Merge pull request #44 from cs50/invalid-utf8

Kareem Zidane · web-flow · commit e9131c82c1b7 · 2020-04-11T10:08:15.000-04:00
More performant utf8 checking
diff --git a/compare50/__main__.py b/compare50/__main__.py
@@ -69,20 +69,11 @@ def _get(self, path, preprocessor, is_archive=False):
         else:
             included, excluded = lib50.files(self.patterns, require_tags=[], root=path)
 
-        decodable_files = []
-        for file_path in included:
-            try:
-                with open(path / file_path) as f:
-                    f.read()
-            except UnicodeDecodeError:
-                pass
-            else:
-                decodable_files.append(file_path)
+        decodable_files = sorted(file_path for file_path in included if self._is_valid_utf8(path / file_path))
 
         if not decodable_files:
             raise _api.Error(f"Empty submission: {path}")
 
-        decodable_files = sorted(decodable_files)

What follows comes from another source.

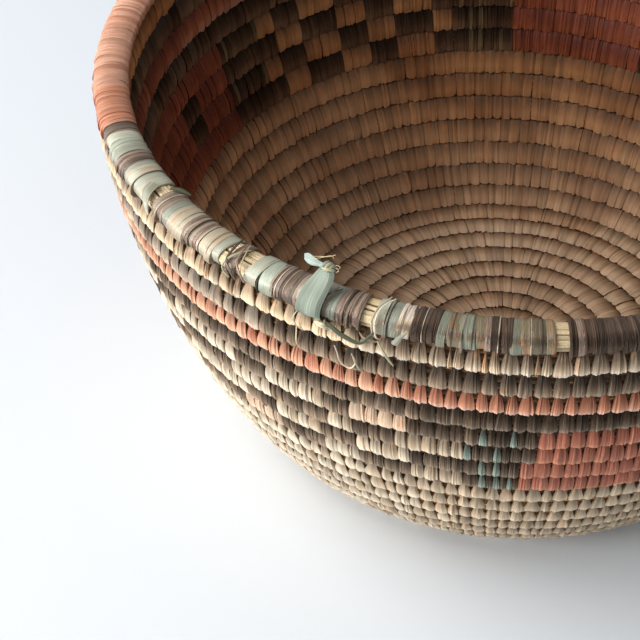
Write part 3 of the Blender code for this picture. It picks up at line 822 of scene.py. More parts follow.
def sew(name, coil, middles, halves, style, dyes, dye_of, rng):
    """Leaf stitches over the coil, each a closed strip that hangs over both faces of the wall."""
    table = np.array(STITCH_STATIONS)
    count, along, columns = len(middles), len(table), style["columns"]
    each = (count, 1, 1)
    outside = (table[:, 1] > 0) & (table[:, 0] < 0)
    up_line = np.where(outside, table[:, 0] * style["tip"] / LOWEST_TIP, table[:, 0]) * coil.pitch
    out_line = table[:, 1] * coil.half
    away_up, away_out = -np.gradient(out_line), np.gradient(up_line)
    size = np.hypot(away_up, away_out)
    away_up, away_out = (away_up / size)[None, :, None], (away_out / size)[None, :, None]
    across = np.linspace(-1.0, 1.0, columns)
    tip = table[:, 4][None, :, None]
    side = np.sign(table[:, 1])[None, :, None]

    widths = table[:, 2 if style["bell"] else 3][None, :, None]
    narrow = np.clip((1.0 - widths) / NECK_DEPTH, 0.0, 1.0)
    widths = widths * (1.0 + (style["neck"] - 1.0 + rng.normal(0.0, NECK_SPREAD, each)) * narrow)
    widths = np.clip(widths, *WIDTH_LIMITS) * rng.uniform(*WIDTH_RANGE, each)
    lean = (STITCH_LEAN + rng.normal(0.0, LEAN_SPREAD, each)) * (0.5 - table[:, 0])[None, :, None]
    turn = middles[:, None, None] + halves[:, None, None] * (across * widths + lean)

    which, place = leaflets(across, count, rng)
    lengths = rng.normal(0.0, LEAFLET_SPREAD, (count, LEAFLET_CUTS + 1))
    ragged = np.take_along_axis(lengths, which, axis=1) + rng.normal(0.0, POINT_SPREAD, (count, columns))
    ragged = ragged + rng.normal(0.0, POINT_SPREAD, (count, 1))
    rounding = rng.uniform(*ROUNDING_RANGE, (count, 1)) * across**4
    up = up_line[None, :, None] + coil.pitch * tip * (ragged + rounding)[:, None, :] + coil.snug(turn)

    folded = np.where(rng.uniform(0, 1, (count, 1)) < FOLDED_OUT_SHARE, 1.0, -1.0)
    pleats = (place - 0.5) * folded * STITCH_FOLD + rng.normal(0.0, STITCH_PLEAT, (count, columns))
    rough = rng.normal(0.0, ROUGHNESS, (count, along, columns)) * STITCH_PLEAT
    crown = table[:, 5][None, :, None] * STITCH_CROWN * (1.0 - across**2)
    lift = STITCH_LEAF + crown + pleats[:, None, :] + rough
    out = out_line[None, :, None] + rng.uniform(*FLARE_RANGE, each) * coil.half * tip * side
    front = coil.place(turn, up + away_up * lift, out + away_out * lift)
    ends = [0, -1]
    sunk = lift[:, :, ends] - STITCH_LEAF
    back = coil.place(turn[:, :, ends], up[:, :, ends] + away_up * sunk, out + away_out * sunk)

    # How far along the leaf a point lies sets its painted shade at the top and its paler tip
    top = int(np.argmax(table[:, 0]))
    reach = np.concatenate([np.linspace(0, 1, top + 1), np.linspace(1, 0, along - top)[1:]])
    shades = rng.uniform(0, 1, (count, LEAFLET_CUTS + 1)) * LEAFLET_SHADE
    shades = shades + rng.uniform(0, 1 - LEAFLET_SHADE, (count, 1))
    # Columns at the leaflets' edges get painted shade, a dark line in each crease
    creased = np.minimum(place, 1.0 - place) < 0.5 / columns
    # The inner faces take the inside's darkening, partly age and partly painted shade
    marks = leaf_marks(
        across[None, None, :], reach[None, :, None], rng.uniform(0, 1, each),
        np.take_along_axis(shades, which, axis=1)[:, None, :], np.where(creased, 1.0, 0.0)[:, None, :],
        np.where(side < 0, style["age_and_shade_inside"], 0.0),
    )
    return make_strips(name, front, back, dyes, dye_of, marks)


def is_near(degrees, spots):
    return any(abs(degrees - spot) < NARROW_REACH for spot in spots)


def motif_dye(number, degrees, rng):
    """The dye of a stitch in the stepped pattern."""
    degrees = degrees % 360.0
    near = NEAR_FROM <= degrees < NEAR_UP_TO
    pattern = NEAR_PATTERN[number] if near else MOTIF
    kind = next((kind for last, kind in pattern if degrees <= last), "coral")
    if kind == "column":
        teal = is_near(degrees, NEAR_TEAL[number]) if near else rng.uniform() < TEAL_SHARE
        return "teal" if teal else "charcoal"
    if kind == "check":
        block = math.floor(degrees / CHECK_DEGREES) + number
        return "charcoal" if block % 2 else "natural"
    if kind == "coral":
        dark = number in DARK_SPOT_ROUNDS and DARK_SPOT[0] < degrees < DARK_SPOT[1]
        return "charcoal" if dark else "brick"
    return kind


def faded_and_lit(dye, degrees, rng):
    """Charcoal turns to smoke on the side that faces the light, partly by fading and partly as painted light.
    """
    if dye == "charcoal" and rng.uniform() < np.interp(degrees, *FADED_AND_LIT):
        return "smoke"
    return dye


def lower_leaf(degrees, rng):
    """Undyed leaf below the first rounds, lighter on the lit side partly by bleaching and partly as painted
    light.
    """
    share = np.interp(degrees, *BLEACHED_AND_LIT)
    return "bleached" if rng.uniform() < share else "sand"


def round_dye(number, degrees, rng):
    """The dye of a stitch in any round of the wall."""
    if is_near(degrees, NEAR_AMBER.get(number, [])):
        return "amber"
    if number in NEAR_PATTERN:
        dye = faded_and_lit(motif_dye(number, degrees, rng), degrees, rng)
        return lower_leaf(degrees, rng) if dye == "natural" else dye
    if number not in ROUND_DYES:
        return lower_leaf(degrees, rng)
    browned = WEATHERED_FROM < degrees < BROWNED_UP_TO.get(number, 0.0)
    if browned and rng.uniform() < WEATHERED_SHARE:
        return "taupe"
    dye = faded_and_lit(ROUND_DYES[number], degrees, rng)
    if number == 1 and WEATHERED_FROM < degrees < CREAM_UP_TO and rng.uniform() < WEATHERED_SHARE:
        return "cream"
    if dye == "coral" and rng.uniform() < np.interp(degrees, *APRICOT_AND_LIT):
        return "apricot"
    first, last = RED_STITCHES.get(number, (0.0, 0.0))
    return "red" if first < degrees < last else dye


def wall_age_and_shade(number, degrees):
    """A round's inside darkening, partly age: less low down as painted light, most at back and right as
    painted shade.
    """
    if number <= BELL_ROUNDS:
        return np.ones(len(degrees))
    return np.interp(number, *WALL_AGE_AND_SHADE) * np.interp(degrees, *INSIDE_SHADE_BY_DEGREES)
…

         return _data.Submission(path, decodable_files, preprocessor=preprocessor, is_archive=is_archive)
 
     def get_all(self, paths, preprocessor, is_archive=False):
@@ -100,6 +91,22 @@ def get_all(self, paths, preprocessor, is_archive=False):
                 _api.get_progress_bar().update()
         return subs
 
+    @staticmethod
+    def _is_valid_utf8(file_path):
+        """
+        Check if file_path is valid utf-8.
+        f.read() is not performant since the entire file is read in before checking if it is valid utf8.
+        This function reads in the file in increasingly large blocks so that it can error out early if necessary.
+        """
+        try:
+            with open(file_path, encoding="utf8") as f:
+                blocksize = 64
+                while f.read(blocksize):
+                    blocksize *= 2;
+        except UnicodeDecodeError:
+            return False
+        return True
+
 
 class ArgParser(argparse.ArgumentParser):
     def error(self, message):